Taoism is represented by the Federation of Taoist Associations MALAYSIA (FTAM).

== Leadership ==
The 2019-2021 executive board for the Malaysian Consultative Council of Buddhism, Christianity, Hinduism, Sikhism, and Taoism:

| Archbishop Julian Leow Beng Kim President | Christian Federation Malaysia (CFM) |
| Sardar Jagir Singh Deputy President | Malaysian Gurdwaras Council (MGC) |
| Datuk Mohan Shanmugam Vice President | Malaysia Hindu Sangam (MHS) |
| Daozhang Tan Hoe Chieow Vice President | Federation of Taoist Associations Malaysia (FTAM) |
| Ven Sing Kan Vice President | Malaysia Buddhist Association (MBA) |
| Ms Gowri PS Thangaya Hon Secretary General | Malaysia Hindu Sangam (MHS) |
| Rev. Dr. Hermen Shastri Hon Assistant Secretary General | Council of Churches Malaysia (CCM) |
| Mr. Prematilaka KD Serisena Hon Treasurer General | Sasana Abhiwurdhi Wardhana Society |
| Mr Tan Mee Tak Hon Assistant Treasurer General | Federation of Taoist Associations Malaysia (FTAM) |
| Ms Sally Chee Exco Member | Malaysia Buddhist Association (MBA) |
| Ms Loh Pai Ling Exco Member | Buddhist Missionary Society Malaysia (MBA) |
| Rev Andy Chi Cheng Khee Exco Member | National Evangelical Christian Fellowship (NECW) |
| Mr Tan Kong Beng Exco Member | Christian Federation Malaysia (CFM) |
| Rev Dr Fr Clarance Devadas Exco Member | Christian Federation Malaysia (CFM) |
| Mr Ganesan Thangavellu Exco Member | Malaysia Hindu Sangam (MHS) |
| Mr Balakrishnan Parasuraman Exco Member | Malaysia Hindu Sangam (MHS) |
| Sardar Darshan Singh Exco Member | Malaysian Gurdwaras Council (MGC) |
| Sardar Bhag Singh Sandhu Exco Member | Khalsa Diwan Malaysia (KDM) |
| Sardar Jagjit Singh Exco Member | Sikh Naujawan Sabha Malaysia (SNSM) |
| Daozhang Lau Chean Kiat Exco Member | Federation of Taoist Associations Malaysia (FTAM) |
| Mr Teh Hieng Chie Exco Member | Federation of Taoist Associations Malaysia (FTAM) |

== Recognition ==
In May 2020, the World Health Organization (WHO) partnered with the MCCBHST and other faith-based organizations in Malaysia to commemorate Wesak Day. The WHO worked closely with the MCCBHST to devise a set of six simple, positive tips depicting small family group worshipping and safe temple-based activities for the COVID-19 pandemic. Venerable Sing Kan, Vice President of the MCCBHST, was quoted by the WHO in response to a movement control order that was issued by the Malaysian Government to regulate the celebration. He stated, "The conditional movement control order raised a lot of questions about Wesak Day - what we could and couldn't do, what were safe alternatives to gathering and festivities during this Holy Day, and most importantly how could we keep ourselves and families safe from COVID-19."

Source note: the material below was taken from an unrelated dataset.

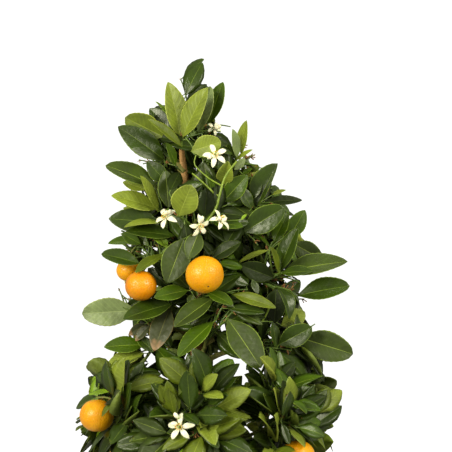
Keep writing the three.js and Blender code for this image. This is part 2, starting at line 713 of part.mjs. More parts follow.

On 12 May 2021, the U.S. Department of State Office of International Religious Freedom released the 2020 Report on International Religious Freedom: Malaysia. Section III, Status of Societal Respect for Religious Freedom, directly quoted a press statement made by the MCCBHST in September 2020. The report expressed the MCCBHST's "grave concern on the escalation of religious animosity between religious groups manufactured by some politicians to divide and rule."